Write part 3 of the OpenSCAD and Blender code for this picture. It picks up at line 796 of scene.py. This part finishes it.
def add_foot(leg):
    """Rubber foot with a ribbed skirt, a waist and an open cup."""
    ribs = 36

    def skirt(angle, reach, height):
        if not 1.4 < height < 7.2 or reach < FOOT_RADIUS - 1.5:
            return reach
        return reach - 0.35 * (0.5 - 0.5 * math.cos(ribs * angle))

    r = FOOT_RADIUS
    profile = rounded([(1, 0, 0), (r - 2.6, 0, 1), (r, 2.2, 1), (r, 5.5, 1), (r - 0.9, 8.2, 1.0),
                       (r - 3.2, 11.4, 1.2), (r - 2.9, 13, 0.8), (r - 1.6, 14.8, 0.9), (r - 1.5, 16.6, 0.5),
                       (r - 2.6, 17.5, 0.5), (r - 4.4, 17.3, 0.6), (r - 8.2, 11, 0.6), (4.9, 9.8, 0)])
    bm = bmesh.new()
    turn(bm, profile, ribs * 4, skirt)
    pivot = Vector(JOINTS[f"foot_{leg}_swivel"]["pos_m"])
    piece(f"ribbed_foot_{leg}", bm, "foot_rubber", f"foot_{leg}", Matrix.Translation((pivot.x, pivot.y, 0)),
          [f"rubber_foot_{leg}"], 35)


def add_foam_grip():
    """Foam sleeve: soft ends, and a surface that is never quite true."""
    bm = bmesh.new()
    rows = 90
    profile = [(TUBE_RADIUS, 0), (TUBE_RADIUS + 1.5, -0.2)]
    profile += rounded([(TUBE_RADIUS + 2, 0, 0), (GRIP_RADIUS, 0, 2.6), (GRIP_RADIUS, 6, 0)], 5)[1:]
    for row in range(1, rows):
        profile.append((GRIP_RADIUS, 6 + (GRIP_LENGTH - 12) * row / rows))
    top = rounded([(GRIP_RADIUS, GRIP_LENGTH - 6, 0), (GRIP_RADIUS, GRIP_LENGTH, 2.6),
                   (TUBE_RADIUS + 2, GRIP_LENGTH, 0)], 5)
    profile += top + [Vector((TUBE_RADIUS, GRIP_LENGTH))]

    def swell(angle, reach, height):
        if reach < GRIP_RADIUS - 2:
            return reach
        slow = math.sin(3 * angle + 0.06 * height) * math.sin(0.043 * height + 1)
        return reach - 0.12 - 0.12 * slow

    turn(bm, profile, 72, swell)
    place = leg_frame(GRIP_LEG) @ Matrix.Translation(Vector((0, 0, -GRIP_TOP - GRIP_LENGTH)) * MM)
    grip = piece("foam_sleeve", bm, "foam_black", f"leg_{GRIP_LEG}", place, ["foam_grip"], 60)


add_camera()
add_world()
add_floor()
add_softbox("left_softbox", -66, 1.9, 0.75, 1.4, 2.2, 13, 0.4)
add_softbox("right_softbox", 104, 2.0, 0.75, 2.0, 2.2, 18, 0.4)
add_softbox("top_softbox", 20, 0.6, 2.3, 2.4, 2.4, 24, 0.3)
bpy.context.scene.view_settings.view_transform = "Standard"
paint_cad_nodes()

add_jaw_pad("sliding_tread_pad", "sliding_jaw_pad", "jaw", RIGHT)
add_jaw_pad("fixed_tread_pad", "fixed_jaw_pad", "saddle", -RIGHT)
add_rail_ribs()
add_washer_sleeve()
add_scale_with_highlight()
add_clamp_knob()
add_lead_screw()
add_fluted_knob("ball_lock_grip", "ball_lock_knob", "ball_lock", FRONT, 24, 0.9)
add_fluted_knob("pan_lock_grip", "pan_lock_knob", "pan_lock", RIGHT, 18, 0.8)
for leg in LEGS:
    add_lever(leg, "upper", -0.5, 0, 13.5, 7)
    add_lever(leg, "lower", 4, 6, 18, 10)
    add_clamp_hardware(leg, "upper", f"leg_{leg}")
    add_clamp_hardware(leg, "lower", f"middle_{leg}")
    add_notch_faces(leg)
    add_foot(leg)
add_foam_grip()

=-=-=-=-=

» WHAT THE TASK ASKS:
The lines from the top of the data above down to the line containing "return reach - 0.35" are to be copied exactly; no other line should appear.

» RESPONSE TO THIS TASK:
Write part 3 of the OpenSCAD and Blender code for this picture. It picks up at line 796 of scene.py. This part finishes it.
def add_foot(leg):
    """Rubber foot with a ribbed skirt, a waist and an open cup."""
    ribs = 36

    def skirt(angle, reach, height):
        if not 1.4 < height < 7.2 or reach < FOOT_RADIUS - 1.5:
            return reach
        return reach - 0.35 * (0.5 - 0.5 * math.cos(ribs * angle))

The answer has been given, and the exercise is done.